One digital camera that might be worth reserving your spare cash for this year, is the Lytro – the unlikely offspring of a dissertation by a Stanford University researcher, and fuss-free point-and-shoot consumer photography.
Looking vaguely like a Jedi’s preferred weapon slash compact camera, the Lytro light field camera is not your typical digital camera.
A micro-lens array combined with an image sensor captures 11 million rays of light in a light field, which is defined as “the amount of light travelling in every direction through every point in space”.
The bottomline: you don’t have to worry about adjusting the focus because the camera captures so much light information, you can tweak your photo’s focus AFTER shooting the images — so every shot, in effect, becomes the money shot.
In fact, you can even let your audience/viewers adjust the photo to their liking, be it everything in super-sharp focus or picking a favourite point to have a shallow depth of field on the fly.
Amazingly, the Lytro’s bright f/2 lens aperture applies across the 8X optical zoom range.
(Alright, so it sounds like magical rainbows and unicorns, but rest assured that the Lytro has been field tested by pro photographers in the U.S. and it works).
The camera thus promises to eliminate out-of-focus shots and missed photo opportunities faster than you can say “Photoshop”. And yes, it might even replace digital cameras offering 3-D shooting capabilities.
I can’t really hype about the camera without testing it first though, but even at this point, it is an intriguing technology.

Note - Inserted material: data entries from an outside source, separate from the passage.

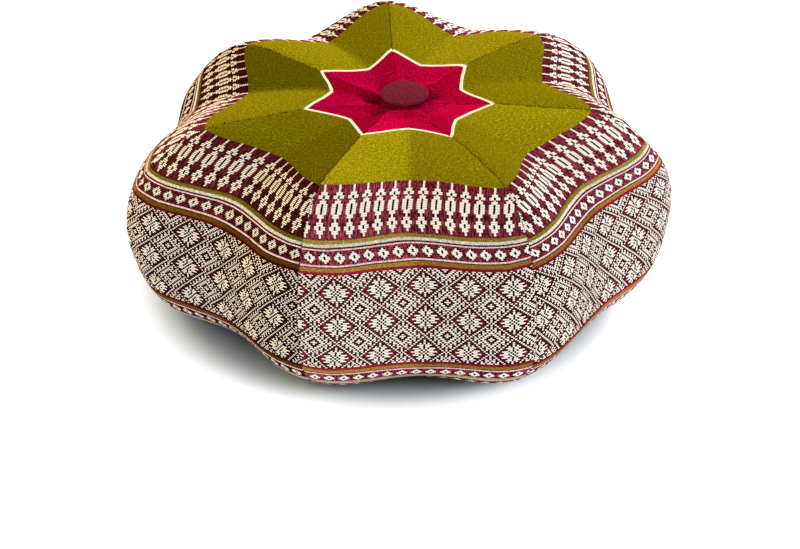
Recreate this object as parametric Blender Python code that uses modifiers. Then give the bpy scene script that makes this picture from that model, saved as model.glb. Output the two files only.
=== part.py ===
"""A round floor cushion of seven lobes: one filled body, tufted with a covered button on each face.

The cover is seven gores of banded cloth. The seams between them run along the ridges of the lobes, and
each gore has a soft fold along its middle. Metres, +Z up, the middle of the underside at the origin.
"""

import math

import bmesh
import bpy
import numpy as np

MM = 0.001

# The lobes, seen from above: angles from +X towards +Y
LOBES = 7
FIRST_SEAM_ANGLE = math.radians(94.0)
HALF_GORE = math.pi / LOBES

# A line across the cushion's half section, from the middle of the top to the middle of the underside.
# Each row is one section: the distance from the axis and the height of the seam's ridge and of the fold
# in the gore's middle, in millimetres, and how round the cloth turns there, from 0, creased, to 1.
SECTIONS = (
    # name, seam_reach, seam_height, fold_reach, fold_height, seam_round, fold_round
    ("seat_middle", 5.0, 144.0, 5.0, 144.0, 1.0, 1.0),
    ("seat", 11.5, 144.0, 11.5, 144.0, 1.0, 1.0),
    ("neck", 15.5, 149.8, 15.5, 142.5, 0.5, 0.5),
    ("rim", 20.0, 151.6, 20.5, 146.5, 0.3, 0.5),
    ("star_half", 44.0, 154.3, 32.0, 152.5, 0.2, 0.3),
    ("star", 69.0, 157.0, 48.0, 155.0, 0.2, 0.25),
    ("olive_half", 106.0, 157.0, 80.0, 153.5, 0.35, 0.25),
    ("olive", 141.5, 154.5, 112.5, 148.0, 0.5, 0.2),
    ("lantern_half", 162.0, 146.0, 135.0, 141.0, 0.65, 0.15),
    ("stripe", 177.0, 133.0, 153.0, 131.0, 0.75, 0.1),
    ("ochre", 188.0, 117.5, 167.5, 115.5, 0.85, 0.1),
    ("girth", 196.0, 95.0, 172.0, 90.0, 0.9, 0.2),
    ("low_side", 196.5, 61.0, 176.5, 57.0, 0.9, 0.4),
    ("low_ochre", 188.0, 29.0, 173.5, 29.0, 0.9, 0.5),
    ("foot", 166.0, 5.0, 150.0, 6.0, 0.9, 0.5),
    ("base_outside", 142.0, 0.0, 123.0, 0.0, 0.9, 0.5),
    ("base_middle", 105.0, 0.0, 92.0, 0.0, 0.7, 0.5),
    ("base_inside", 66.0, 0.0, 60.0, 0.0, 0.5, 0.5),
    ("under_star", 44.0, 4.0, 40.0, 6.5, 0.3, 0.3),
    ("under_rim", 20.0, 12.5, 20.5, 18.0, 0.3, 0.5),
    ("under_neck", 14.5, 14.5, 15.0, 22.0, 0.5, 0.5),
    ("under_seat", 10.5, 20.5, 10.5, 20.5, 1.0, 1.0),
    ("under_seat_middle", 5.0, 20.5, 5.0, 20.5, 1.0, 1.0),
)

# The lobes aren't even: what each seam's and each fold's reach is multiplied by, from the first seam on
SEAM_UNEVEN = (1.05, 0.985, 1.045, 0.98, 1.02, 1.03, 1.02)
FOLD_UNEVEN = (0.99, 1.01, 1.0, 0.965, 1.02, 1.035, 1.035)
UNEVEN_FROM = 70.0 * MM  # the reach at which the unevenness is full
CAGE_OUTSIDE = 1.018  # the cage stands this much outside the cloth there, because the subdivision draws it in

# Columns between a seam and the next fold, and how far the cloth's ends lean into their turn
COLUMNS_PER_HALF = 3
TURN_LENGTH = 1.2
SEAM_CREASE = 0.8
SUBDIVISIONS = 1

# The covered buttons: a domed disc on a short gathered neck
BUTTON_RADIUS = 17.5 * MM
BUTTON_DISC = 8.4 * MM
BUTTON_EDGE_DROP = 4.2 * MM
DOME_FLATNESS = 2.4  # the power of the distance from the axis by which the dome falls
EDGE_FROM = math.radians(62.0)  # the slope angle at which the dome turns into the edge
NECK_RADIUS = 5.5 * MM
NECK_FLARE = 1.5
TOP_BUTTON_SHIFT = (2.5 * MM, 2.0 * MM)
TOP_BUTTON_RIM_HEIGHT = 152.4 * MM
UNDER_BUTTON_RIM_HEIGHT = 10.7 * MM
GAP = 0.3 * MM
BUTTON_STEPS = 32
DOME_STEPS = 4
EDGE_STEPS = 4


def clear_scene():
    for obj in list(bpy.data.objects):
        bpy.data.objects.remove(obj, do_unlink=True)


def new_collection(name):
    collection = bpy.data.collections.new(name)
    bpy.context.scene.collection.children.link(collection)
    return collection


def new_material(name, colour, roughness):
    material = bpy.data.materials.new(name)
    material.use_nodes = True
    shader = material.node_tree.nodes["Principled BSDF"]
    shader.inputs["Base Color"].default_value = (*colour, 1.0)
    shader.inputs["Roughness"].default_value = roughness
    shader.inputs["Metallic"].default_value = 0.0
    material.diffuse_color = (*colour, 1.0)
    return material


def section_columns():
    """The table's numbers by column, in metres, each as [section, 1]."""
    table = np.array([row[1:] for row in SECTIONS])
    table[:, :4] *= MM
    return table.T[:, :, None]


def direction(angle):
    return np.array([math.cos(angle), math.sin(angle), 0.0])


def uneven(reach, factor):
    return reach * (1 + (factor * CAGE_OUTSIDE - 1) * np.clip(reach / UNEVEN_FROM, 0, 1))


def half_gore(seam_angle, side, seam_factor, fold_factor):
    """The cloth between a seam and the fold beside it, as [section, column, xyz]: in each section a cubic
    curve from the ridge to the fold, whose ends head straight across or along the turn, as the rounding
    says."""
    seam_reach, seam_height, fold_reach, fold_height, seam_round, fold_round = section_columns()
    fold_angle = seam_angle + side * HALF_GORE
    up = np.array([0.0, 0.0, 1.0])
    seam = uneven(seam_reach, seam_factor) * direction(seam_angle) + seam_height * up
    fold = uneven(fold_reach, fold_factor) * direction(fold_angle) + fold_height * up
    across = fold - seam
    width = np.linalg.norm(across, axis=1, keepdims=True)
    seam_turn = side * width * direction(seam_angle + math.pi / 2)
    fold_turn = side * width * direction(fold_angle + math.pi / 2)
    leave = TURN_LENGTH * ((1 - seam_round) * across + seam_round * seam_turn)
    arrive = TURN_LENGTH * ((1 - fold_round) * across + fold_round * fold_turn)
    t = (np.arange(COLUMNS_PER_HALF + 1) / COLUMNS_PER_HALF)[None, :, None]
    return (
        (2 * t**3 - 3 * t**2 + 1) * seam[:, None]
        + (t**3 - 2 * t**2 + t) * leave[:, None]
        + (3 * t**2 - 2 * t**3) * fold[:, None]
        + (t**3 - t**2) * arrive[:, None]
    )


def cushion_rings():
    """Every section of the cage as [section, column, xyz], starting at the first seam."""
    columns = []
    for lobe in range(LOBES):
        angle = FIRST_SEAM_ANGLE + 2 * HALF_GORE * lobe
        following = (lobe + 1) % LOBES
        first = half_gore(angle, 1, SEAM_UNEVEN[lobe], FOLD_UNEVEN[lobe])
        second = half_gore(angle + 2 * HALF_GORE, -1, SEAM_UNEVEN[following], FOLD_UNEVEN[lobe])
        columns += [first[:, :-1], second[:, :0:-1]]
    return np.concatenate(columns, axis=1)


def make_cushion(collection, material):
    """The filled body: a loft through the sections, closed at both seats, creased along the seams and
    finished with a subdivision."""
    shape = bmesh.new()
    loops = [[shape.verts.new(place) for place in ring] for ring in cushion_rings()]
    columns = len(loops[0])
    for upper, lower in zip(loops, loops[1:]):
        for column in range(columns):
            beside = (column + 1) % columns
            shape.faces.new((upper[column], lower[column], lower[beside], upper[beside]))
    shape.faces.new(loops[0])
    shape.faces.new(loops[-1])
    bmesh.ops.recalc_face_normals(shape, faces=shape.faces)
    crease = shape.edges.layers.float.new("crease_edge")
    for section, (upper, lower) in enumerate(zip(loops, loops[1:])):
        for column in range(0, columns, 2 * COLUMNS_PER_HALF):
            seam = shape.edges.get((upper[column], lower[column]))
            seam[crease] = SEAM_CREASE * (1 - SECTIONS[section][5])
    mesh = bpy.data.meshes.new("cushion")
    shape.to_mesh(mesh)
    shape.free()
    mesh.materials.append(material)
    mesh.shade_smooth()
    cushion = bpy.data.objects.new("cushion", mesh)
    collection.objects.link(cushion)
    finish = cushion.modifiers.new("filled form", "SUBSURF")
    finish.levels = SUBDIVISIONS
    finish.render_levels = SUBDIVISIONS
    return cushion


def middle_seen_from_above(obj):
    """The middle of the object's box, as its modifiers leave it."""
    finished = obj.evaluated_get(bpy.context.evaluated_depsgraph_get())
    mesh = finished.to_mesh()
    places = np.empty(len(mesh.vertices) * 3)
    mesh.vertices.foreach_get("co", places)
    finished.to_mesh_clear()
    places = places.reshape(-1, 3)
    return (places.min(axis=0) + places.max(axis=0))[:2] / 2


def button_profile(seat_depth):
    """Half a section of a button, down its outer side: the dome, the rounded edge, the underside and the
    neck, as (distance from the axis, height above the rim's underside)."""
    edge = (BUTTON_DISC - BUTTON_EDGE_DROP) / 2
    flat_radius = BUTTON_RADIUS - edge
    points = []
    for step in range(DOME_STEPS):
        share = step / DOME_STEPS
        points.append((flat_radius * share, BUTTON_DISC - BUTTON_EDGE_DROP * share**DOME_FLATNESS))
    for step in range(EDGE_STEPS + 1):
        angle = EDGE_FROM - (EDGE_FROM + math.pi / 2) * step / EDGE_STEPS
        points.append((flat_radius + edge * math.cos(angle), edge + edge * math.sin(angle)))
    points.append((NECK_RADIUS * NECK_FLARE, 0.0))
    points.append((NECK_RADIUS, -seat_depth / 3))
    points.append((NECK_RADIUS, -seat_depth))
    points.append((0.0, -seat_depth))
    return points


def make_button(name, collection, material, axis, rim_height, seat_height, shift, facing):
    """A turned covered button beside the cushion's axis, its dome facing up (1) or down (-1)."""
    seat_depth = facing * (rim_height - seat_height) - GAP
    profile = button_profile(seat_depth)
    mesh = bpy.data.meshes.new(name)
    edges = [(i, i + 1) for i in range(len(profile) - 1)]
    mesh.from_pydata([(reach, 0.0, height) for reach, height in profile], edges, [])
    mesh.materials.append(material)
    button = bpy.data.objects.new(name, mesh)
    collection.objects.link(button)
    button.parent = axis
    button.location = (shift[0], shift[1], rim_height)
    if facing < 0:
        button.rotation_euler = (math.pi, 0.0, 0.0)
    turn = button.modifiers.new("turned", "SCREW")
    turn.steps = BUTTON_STEPS
    turn.render_steps = BUTTON_STEPS
    turn.use_merge_vertices = True
    turn.merge_threshold = 0.00005
    turn.use_smooth_shade = True
    return button


def main():
    clear_scene()
    collection = new_collection("lobed cushion")
    cover = new_material("banded cover", (0.23, 0.14, 0.03), 0.85)
    button_cloth = new_material("button cloth", (0.11, 0.02, 0.045), 0.8)
    cushion = make_cushion(collection, cover)
    axis = bpy.data.objects.new("tufting axis", None)
    collection.objects.link(axis)
    axis.location = (*-middle_seen_from_above(cushion), 0.0)
    cushion.parent = axis
    seats = {row[0]: row[2] * MM for row in SECTIONS}
    make_button(
        "button_top", collection, button_cloth, axis, TOP_BUTTON_RIM_HEIGHT, seats["seat"], TOP_BUTTON_SHIFT, 1
    )
    make_button(
        "button_bottom", collection, button_cloth, axis, UNDER_BUTTON_RIM_HEIGHT, seats["under_seat"], (0, 0), -1
    )


main()
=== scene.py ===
"""A round lobed floor cushion: seven gores of banded cloth over a firm filling, and two covered buttons."""

from types import SimpleNamespace
import bpy
import numpy as np
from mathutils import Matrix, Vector


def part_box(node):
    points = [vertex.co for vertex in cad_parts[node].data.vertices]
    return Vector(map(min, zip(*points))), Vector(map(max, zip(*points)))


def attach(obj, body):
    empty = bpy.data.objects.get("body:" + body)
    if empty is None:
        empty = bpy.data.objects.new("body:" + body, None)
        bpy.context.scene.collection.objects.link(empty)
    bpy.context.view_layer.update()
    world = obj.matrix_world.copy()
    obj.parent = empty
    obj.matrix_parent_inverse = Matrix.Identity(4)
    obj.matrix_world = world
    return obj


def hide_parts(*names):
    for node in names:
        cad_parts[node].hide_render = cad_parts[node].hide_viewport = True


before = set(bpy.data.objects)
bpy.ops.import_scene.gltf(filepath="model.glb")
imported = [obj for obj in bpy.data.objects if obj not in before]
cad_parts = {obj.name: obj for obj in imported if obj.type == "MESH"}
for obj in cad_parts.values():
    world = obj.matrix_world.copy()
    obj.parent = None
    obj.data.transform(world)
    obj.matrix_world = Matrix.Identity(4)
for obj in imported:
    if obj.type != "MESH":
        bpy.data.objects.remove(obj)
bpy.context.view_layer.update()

MM = 0.001
TURN = 2 * np.pi

# Gores: where each seam and each fold stands round the axis, and its reach as a share of the mean. The share
# grows from the axis outwards and holds in full beyond UNEVEN_FROM.
LOBES = 7
HALF_GORE = np.pi / LOBES
SEAM_ANGLES = np.radians(94.0) + 2 * HALF_GORE * np.arange(LOBES)
FOLD_ANGLES = SEAM_ANGLES + HALF_GORE
SEAM_UNEVEN = np.array([1.05, 0.985, 1.057, 0.98, 1.02, 1.034, 1.025])
FOLD_UNEVEN = np.array([0.99, 1.01, 1.0, 0.965, 1.02, 1.015, 1.035])
UNEVEN_FROM = 70 * MM
# How far each seam and each fold is drawn in at the foot: not at all above FOOT_TOP, in full below FOOT_LOW
SEAM_FOOT_IN = np.array([0, 0, 3.0, 0, 0, 0, 0]) * MM
FOLD_FOOT_IN = np.array([0, 2.0, 6.0, 0, 0, 0, 0]) * MM
FOOT_TOP = 80 * MM
FOOT_LOW = 20 * MM
# How far the shoulder of each gore's first and last half lies in, and where down the cushion
SHOULDER_IN = np.array([[0, 0], [0, 0], [0, 0], [0, 0], [0, 0], [6.0, -3.0], [0, 0]]) * MM
SHOULDER_AT = 170 * MM
SHOULDER_SPAN = 30 * MM
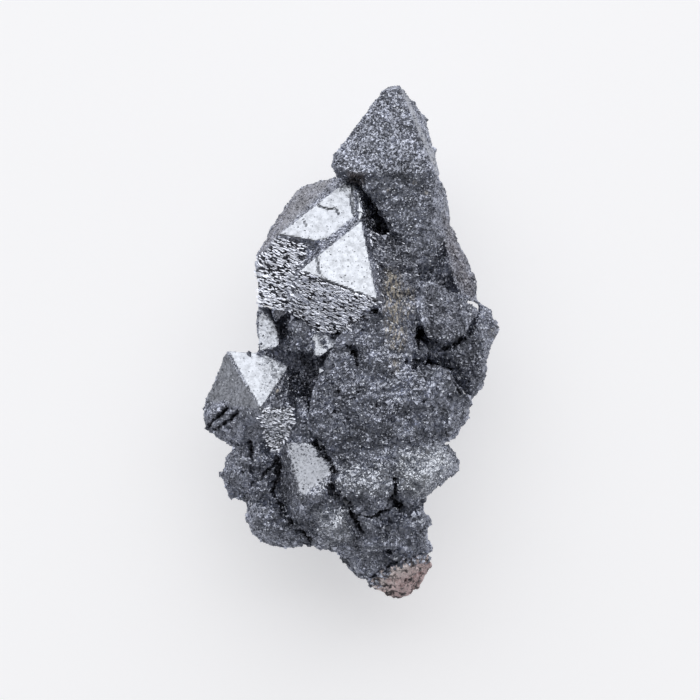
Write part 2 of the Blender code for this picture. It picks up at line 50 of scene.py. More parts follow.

Pricing starts from US$399 (for the 8GB version good for storing 350 images), but there are a few bugbears though.
First of all, there’s the vague “Shipping in early 2012” schedule.
And then, it’ll be limited to the U.S. initially.
Finally, for the anti-Apple folks, this could be the deal breaker: The Lytro’s image editing software will — initially, at least — work on Mac OS X only.
But fear not, Windows support is forthcoming.
It’ll be fun to see if the Lytro becomes a major commercial success, or if major digital imaging companies make moves to license the technology for their own digital cameras — or even unveil their own light field-based imaging technology.
In the meantime, take a good look at the retro Lytro at https://www.lytro.com/.
I saw the results in the picture gallery on its website. Now I understand the acronym WTF.
Hey Billy! Welcome to your first TG post!